◆ GIVEN INSTRUCTION ◆
Write out, exactly as given, every line from the one holding "for name, shape" to the one holding "points = [vertex.co", including both.

-.-.-

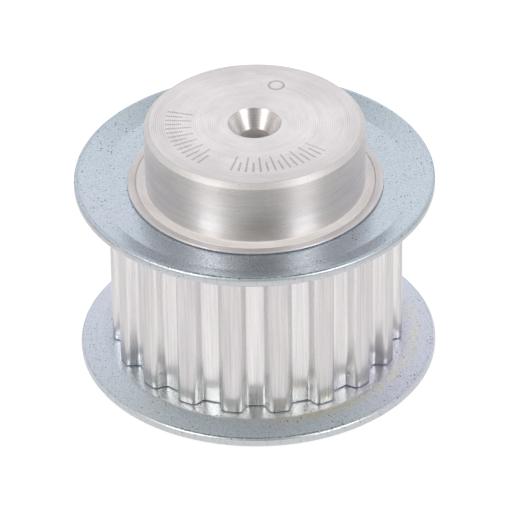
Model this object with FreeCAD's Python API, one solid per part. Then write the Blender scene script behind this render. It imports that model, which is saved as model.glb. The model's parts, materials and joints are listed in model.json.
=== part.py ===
import FreeCAD, Part
import math
import os

# A flanged timing belt pulley for metric T5 belts, 16 mm wide.
#
# The body is one turned and hobbed bar of aluminium: a toothed belt track with a spigot at each
# end and a plain hub standing on one side. Each flange is a pressed steel ring that sits on a
# spigot against the ends of the teeth. The spigot's rim is rolled out over the ring as a lip,
# which holds it for good. All sizes are in millimetres.
#
# Frame: the pulley's axis is Z and the hub points up. Z = 0 is the end face that it stands on.
# One tooth gap is centred on the -Y direction.

# Belt track
PITCH = 5.0                    # belt pitch, along the pitch line
TOOTH_COUNT = 19
PITCH_LINE_HEIGHT = 0.42       # the belt's pitch line runs this far outside the tooth tips
TRACK_WIDTH = 17.0             # between the flanges, for a 16 mm belt
GAP_DEPTH = 1.25
GAP_FLOOR_WIDTH = 1.79
GAP_ANGLE = 50.0               # between the two flanks of one gap, in degrees
GAP_ROOT_RADIUS = 0.4
TOOTH_TIP_RADIUS = 0.6

# Flanges
FLANGE_STAND_OUT = 3.3         # rim beyond the tooth tips
FLANGE_THICKNESS = 1.0
FLARE_START = 0.95             # from the tooth tips to the bend, on the tooth side
FLARE_ANGLE = 21.0             # the flare leans away from the teeth, in degrees
BEND_RADIUS = 0.5              # on the hollow side of the bend
RIM_ROUNDING = 0.35            # on the rim's outer edge

# Spigots, and the lips rolled over the flanges
SHOULDER_WIDTH = 1.25          # from the gap floors in to the spigot
FLANGE_BORE_CLEARANCE = 0.05   # on the radius
LIP_OVERHANG = 0.55            # lip beyond the flange's bore
LIP_HEIGHT = 0.30              # above the flange
LIP_ROUNDING = 0.20
LEDGE_DROP = 0.05              # the ledge inside the lip lies this far below the lip's top
LIP_WIDTH = 0.85               # from the lip's outside to the middle of the rolled line
ROLLED_LINE_WIDTH = 0.12
ROLLED_LINE_DEPTH = 0.10

# Hub, and the short boss at the other end
OVERALL_LENGTH = 27.0
LEDGE_WIDTH = 1.2              # from the hub out to the spigot's radius
HUB_CHAMFER = 0.5
HUB_ROOT_RADIUS = 0.15
END_STAND_OUT = 0.22           # the boss's end face beyond the lower flange's rim
END_CHAMFER = 0.3

# Pilot bore, with a centre countersink at each end
BORE_DIA = 3.2
COUNTERSINK_WIDTH = 1.07       # on the radius
COUNTERSINK_ANGLE = 60.0       # in degrees

# Radii that follow from those
tip_radius = TOOTH_COUNT * PITCH / (2 * math.pi) - PITCH_LINE_HEIGHT
root_radius = tip_radius - GAP_DEPTH
spigot_radius = root_radius - SHOULDER_WIDTH
hub_radius = spigot_radius - LEDGE_WIDTH
flange_bore_radius = spigot_radius + FLANGE_BORE_CLEARANCE
lip_radius = flange_bore_radius + LIP_OVERHANG
rim_radius = tip_radius + FLANGE_STAND_OUT
bore_radius = BORE_DIA / 2
countersink_radius = bore_radius + COUNTERSINK_WIDTH

# The flange's flare, from the ends of the teeth out to the rim's furthest point
flare = math.radians(FLARE_ANGLE)
flare_rise = (rim_radius - tip_radius - FLARE_START) * math.tan(flare)
rim_corner = (math.pi / 2 + flare) / 2
rim_height = flare_rise + FLANGE_THICKNESS / math.cos(flare)
rim_extent = rim_height - RIM_ROUNDING * (math.tan(rim_corner) - 1)

# Heights, from the end face
track_bottom = END_STAND_OUT + rim_extent
track_top = track_bottom + TRACK_WIDTH
lower_flange_face = track_bottom - FLANGE_THICKNESS
upper_flange_face = track_top + FLANGE_THICKNESS
lower_ledge = lower_flange_face - LIP_HEIGHT + LEDGE_DROP
upper_ledge = upper_flange_face + LIP_HEIGHT - LEDGE_DROP


class Outline:
    """A closed outline of straight runs and arcs, drawn from point to point."""

    def __init__(self, start):
        self.start = start
        self.here = start
        self.edges = []

    def line(self, *points):
        for point in points:
            self.edges.append(Part.LineSegment(self.here, point).toShape())
            self.here = point
        return self

    def arc(self, middle, end):
        self.edges.append(Part.Arc(self.here, middle, end).toShape())
        self.here = end
        return self

    def back_along(self, other):
        """Go to the end of another outline and follow it back to its start."""
        self.line(other.here)
        self.edges += reversed(other.edges)
        self.here = other.start
        return self

    def face(self):
        return Part.Face(Part.Wire(self.edges))


def section(radius, height):
    """A point of a turned section, in the plane through the axis."""
    return FreeCAD.Vector(radius, 0, height)


def on_circle(centre, radius, angle):
    """The point of a turned section that lies on a circle, at an angle from the radial direction."""
    return centre + section(radius * math.cos(angle), radius * math.sin(angle))


def turned(face):
    """The solid that a section makes when it turns about the axis."""
    return face.revolve(FreeCAD.Vector(0, 0, 0), FreeCAD.Vector(0, 0, 1), 360)


def polar(radius, angle):
    return FreeCAD.Vector(radius * math.cos(angle), radius * math.sin(angle), 0)


def half_gap():
    """One side of a tooth gap centred on +X: its arcs and corners from the floor to the tip."""
    lean = math.radians(GAP_ANGLE / 2)
    along = FreeCAD.Vector(math.cos(lean), math.sin(lean), 0)
    into_tooth = FreeCAD.Vector(-math.sin(lean), math.cos(lean), 0)
    floor_corner = FreeCAD.Vector(root_radius, GAP_FLOOR_WIDTH / 2, 0)

    # The fillet between the floor and the flank
    reach = GAP_ROOT_RADIUS * math.tan((math.pi / 2 - lean) / 2)
    floor_end = floor_corner - FreeCAD.Vector(0, reach, 0)
    flank_start = floor_corner + along * reach
    root_centre = floor_end + FreeCAD.Vector(GAP_ROOT_RADIUS, 0, 0)
    to_corner = (floor_corner - root_centre).normalize()
    root_middle = root_centre + to_corner * GAP_ROOT_RADIUS

    # The rounding between the flank and the tip circle touches both
    base = floor_corner + into_tooth * TOOTH_TIP_RADIUS
    reach_out = tip_radius - TOOTH_TIP_RADIUS
    lead = base.dot(along)
    run = -lead + math.sqrt(lead ** 2 - base.dot(base) + reach_out ** 2)
    tip_centre = base + along * run
    flank_end = floor_corner + along * run
    tip_point = tip_centre * (tip_radius / reach_out)
    outward = ((flank_end - tip_centre).normalize() + (tip_point - tip_centre).normalize()).normalize()
    tip_middle = tip_centre + outward * TOOTH_TIP_RADIUS
    return floor_end, root_middle, flank_start, flank_end, tip_middle, tip_point


def beside_gap(point, gap, side):
    """A point of the half gap, turned to a gap by its number. side is -1 left of it or 1 right."""
    gap_angle = -math.pi / 2 + gap * 2 * math.pi / TOOTH_COUNT
    return polar(point.Length, gap_angle + side * math.atan2(point.y, point.x))


def toothed_track():
    """The belt track: a prism with the full outline of teeth and gaps."""
    floor_end, root_middle, flank_start, flank_end, tip_middle, tip_point = half_gap()
    land_middle = polar(tip_radius, math.pi / TOOTH_COUNT)
    outline = Outline(beside_gap(tip_point, 0, -1))
    for gap in range(TOOTH_COUNT):
        outline.arc(beside_gap(tip_middle, gap, -1), beside_gap(flank_end, gap, -1))
        outline.line(beside_gap(flank_start, gap, -1))
        outline.arc(beside_gap(root_middle, gap, -1), beside_gap(floor_end, gap, -1))
        outline.line(beside_gap(floor_end, gap, 1))
        outline.arc(beside_gap(root_middle, gap, 1), beside_gap(flank_start, gap, 1))
        outline.line(beside_gap(flank_end, gap, 1))
        outline.arc(beside_gap(tip_middle, gap, 1), beside_gap(tip_point, gap, 1))
        outline.arc(beside_gap(land_middle, gap, 1), beside_gap(tip_point, gap + 1, -1))
    face = outline.face()
    face.translate(FreeCAD.Vector(0, 0, track_bottom))
    return face.extrude(FreeCAD.Vector(0, 0, TRACK_WIDTH))


def add_lip(outline, face, way):
    """Draw the rolled lip of a spigot from the flange's face to its ledge. way is 1 up, -1 down."""
    top = face + way * LIP_HEIGHT
    ledge = top - way * LEDGE_DROP
    centre = section(lip_radius - LIP_ROUNDING, top - way * LIP_ROUNDING)
    line_radius = lip_radius - LIP_WIDTH
    half_line = ROLLED_LINE_WIDTH / 2
    outline.line(section(spigot_radius, face), section(lip_radius, face))
    outline.line(section(lip_radius, centre.z))
    outline.arc(on_circle(centre, LIP_ROUNDING, way * math.pi / 4), section(centre.x, top))
    outline.line(section(line_radius + half_line, top))
    outline.line(section(line_radius, ledge - way * ROLLED_LINE_DEPTH))
    outline.line(section(line_radius - half_line, ledge))


def core():
    """The turned bar inside the teeth: both spigots with their lips, the hub and the end boss."""
    lower_end = Outline(section(spigot_radius, track_bottom))
    add_lip(lower_end, lower_flange_face, -1)
    lower_end.line(section(hub_radius, lower_ledge), section(hub_radius, END_CHAMFER))
    lower_end.line(section(hub_radius - END_CHAMFER, 0))
    outline = Outline(section(0, 0))
    outline.back_along(lower_end)
    add_lip(outline, upper_flange_face, 1)
    root = section(hub_radius + HUB_ROOT_RADIUS, upper_ledge + HUB_ROOT_RADIUS)
    outline.line(section(root.x, upper_ledge))
    outline.arc(on_circle(root, HUB_ROOT_RADIUS, -3 * math.pi / 4), section(hub_radius, root.z))
    outline.line(section(hub_radius, OVERALL_LENGTH - HUB_CHAMFER))
    outline.line(section(hub_radius - HUB_CHAMFER, OVERALL_LENGTH))
    outline.line(section(0, OVERALL_LENGTH), outline.start)
    return turned(outline.face())


def pilot_bore():
    """What the drill takes out: a plain hole with a cone at each mouth."""
    cone_depth = COUNTERSINK_WIDTH / math.tan(math.radians(COUNTERSINK_ANGLE / 2))
    outline = Outline(section(0, 0))
    outline.line(section(countersink_radius, 0))
    outline.line(section(bore_radius, cone_depth))
    outline.line(section(bore_radius, OVERALL_LENGTH - cone_depth))
    outline.line(section(countersink_radius, OVERALL_LENGTH))
    outline.line(section(0, OVERALL_LENGTH), outline.start)
    return turned(outline.face())


def pulley_body():
    """The one-piece body: teeth, spigots, lips and hub, with the pilot bore through it."""
    return toothed_track().fuse(core()).cut(pilot_bore()).removeSplitter()


def flange(tooth_face, way):
    """A pressed flange. tooth_face is the height of its tooth side, and way leads off the teeth."""
    def at(radius, height):
        return section(radius, tooth_face + way * height)

    def on_bend(radius, turn):
        """A point of the bend, turn radians on from where it starts."""
        return at(bend_start + radius * math.sin(turn), bend_centre - radius * math.cos(turn))

    outer_bend = BEND_RADIUS + FLANGE_THICKNESS
    bend_start = tip_radius + FLARE_START - outer_bend * math.tan(flare / 2)
    bend_centre = outer_bend

    # The rim is turned parallel to the axis and rounded where it meets the flare's outer side
    rounding_height = rim_extent - RIM_ROUNDING
    rounding_radius = rim_radius - RIM_ROUNDING

    def on_rounding(angle):
        return at(rounding_radius + RIM_ROUNDING * math.cos(angle),
                  rounding_height + RIM_ROUNDING * math.sin(angle))

    outline = Outline(at(flange_bore_radius, 0))
    outline.line(at(bend_start, 0))
    outline.arc(on_bend(outer_bend, flare / 2), on_bend(outer_bend, flare))
    outline.line(at(rim_radius, flare_rise), at(rim_radius, rounding_height))
    outline.arc(on_rounding(rim_corner), on_rounding(2 * rim_corner))
    outline.line(on_bend(BEND_RADIUS, flare))
    outline.arc(on_bend(BEND_RADIUS, flare / 2), at(bend_start, FLANGE_THICKNESS))
    outline.line(at(flange_bore_radius, FLANGE_THICKNESS), outline.start)
    return turned(outline.face())


os.makedirs("parts", exist_ok=True)
for name, shape in (
    ("pulley_body", pulley_body()),
    ("hub_side_flange", flange(track_top, 1)),
    ("end_side_flange", flange(track_bottom, -1)),
):
    shape.exportStep("parts/" + name + ".step")
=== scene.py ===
"""Timing belt pulley: the finished look of a flanged T5 pulley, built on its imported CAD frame.

The body and the two pressed flanges are modelled again here with softer edges, rolled lips and
nicks, at the places and sizes that the CAD nodes give, and get machined and plated finishes.
Lengths are in metres. The pulley's axis is Z, and one tooth gap faces -Y.
"""

import json
import math

import bmesh
import bpy
from bpy.props import FloatProperty, FloatVectorProperty, IntProperty, PointerProperty
from mathutils import Matrix, Vector


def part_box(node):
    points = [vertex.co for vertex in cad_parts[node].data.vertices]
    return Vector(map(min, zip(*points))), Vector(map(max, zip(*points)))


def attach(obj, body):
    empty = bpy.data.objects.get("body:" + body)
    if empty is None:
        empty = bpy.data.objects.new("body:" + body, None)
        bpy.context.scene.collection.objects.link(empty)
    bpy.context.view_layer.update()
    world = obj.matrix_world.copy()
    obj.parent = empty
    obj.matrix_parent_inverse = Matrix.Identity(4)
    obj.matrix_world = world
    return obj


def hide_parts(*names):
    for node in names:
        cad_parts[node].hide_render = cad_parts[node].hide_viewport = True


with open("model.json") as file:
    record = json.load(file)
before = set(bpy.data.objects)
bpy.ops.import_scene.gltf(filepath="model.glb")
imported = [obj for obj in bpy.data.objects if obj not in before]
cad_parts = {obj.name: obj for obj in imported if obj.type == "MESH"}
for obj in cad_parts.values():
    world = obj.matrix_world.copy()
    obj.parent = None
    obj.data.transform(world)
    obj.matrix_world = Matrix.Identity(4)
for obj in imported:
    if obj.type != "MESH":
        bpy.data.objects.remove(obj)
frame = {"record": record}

bl_info = {
    "name": "Timing Belt Pulley",
    "version": (1, 0, 0),
    "blender": (4, 5, 0),
    "location": "View3D > Sidebar > Pulley",
    "description": "Builds a flanged timing belt pulley and its studio around a CAD frame",
    "category": "Object",
}

MM = 0.001
FULL_TURN = 2 * math.pi
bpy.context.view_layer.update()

# Places that the CAD nodes and the record's mounts give
_, body_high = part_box("pulley_body")
_, lower_flange_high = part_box("end_side_flange")
upper_flange_low, upper_flange_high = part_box("hub_side_flange")
mounts = {mount["name"]: mount for mount in frame["record"]["mounts"]}
TRACK_BOTTOM = lower_flange_high.z
TRACK_TOP = upper_flange_low.z
HUB_FACE = mounts["hub_face"]["pos_m"][2]
END_FACE = mounts["end_face"]["pos_m"][2]
TIP_RADIUS = body_high.y
RIM_RADIUS = upper_flange_high.x
BORE_RADIUS = mounts["bore"]["dims"]["r_mm"] * MM


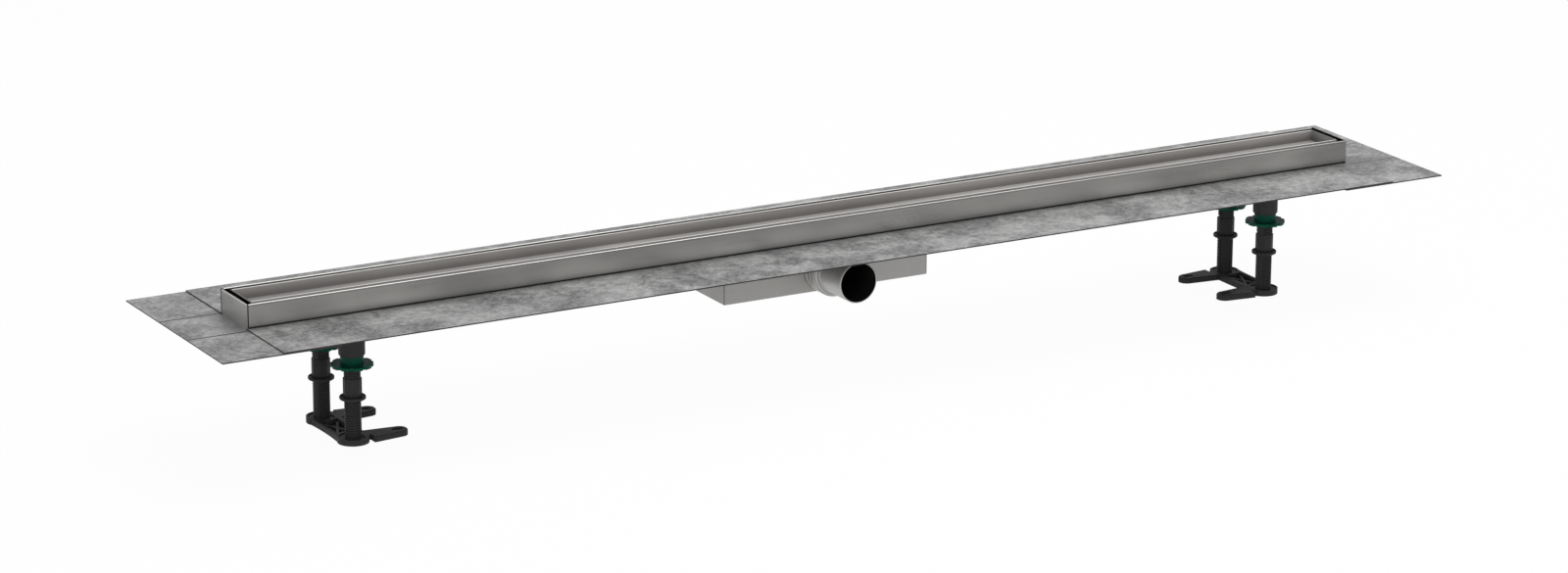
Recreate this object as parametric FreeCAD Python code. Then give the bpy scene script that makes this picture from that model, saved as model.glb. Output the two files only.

-.-.-

◆ FINAL RESULT ◆
for name, shape in (
    ("pulley_body", pulley_body()),
    ("hub_side_flange", flange(track_top, 1)),
    ("end_side_flange", flange(track_bottom, -1)),
):
    shape.exportStep("parts/" + name + ".step")
=== scene.py ===
"""Timing belt pulley: the finished look of a flanged T5 pulley, built on its imported CAD frame.

The body and the two pressed flanges are modelled again here with softer edges, rolled lips and
nicks, at the places and sizes that the CAD nodes give, and get machined and plated finishes.
Lengths are in metres. The pulley's axis is Z, and one tooth gap faces -Y.
"""

import json
import math

import bmesh
import bpy
from bpy.props import FloatProperty, FloatVectorProperty, IntProperty, PointerProperty
from mathutils import Matrix, Vector


def part_box(node):
    points = [vertex.co for vertex in cad_parts[node].data.vertices]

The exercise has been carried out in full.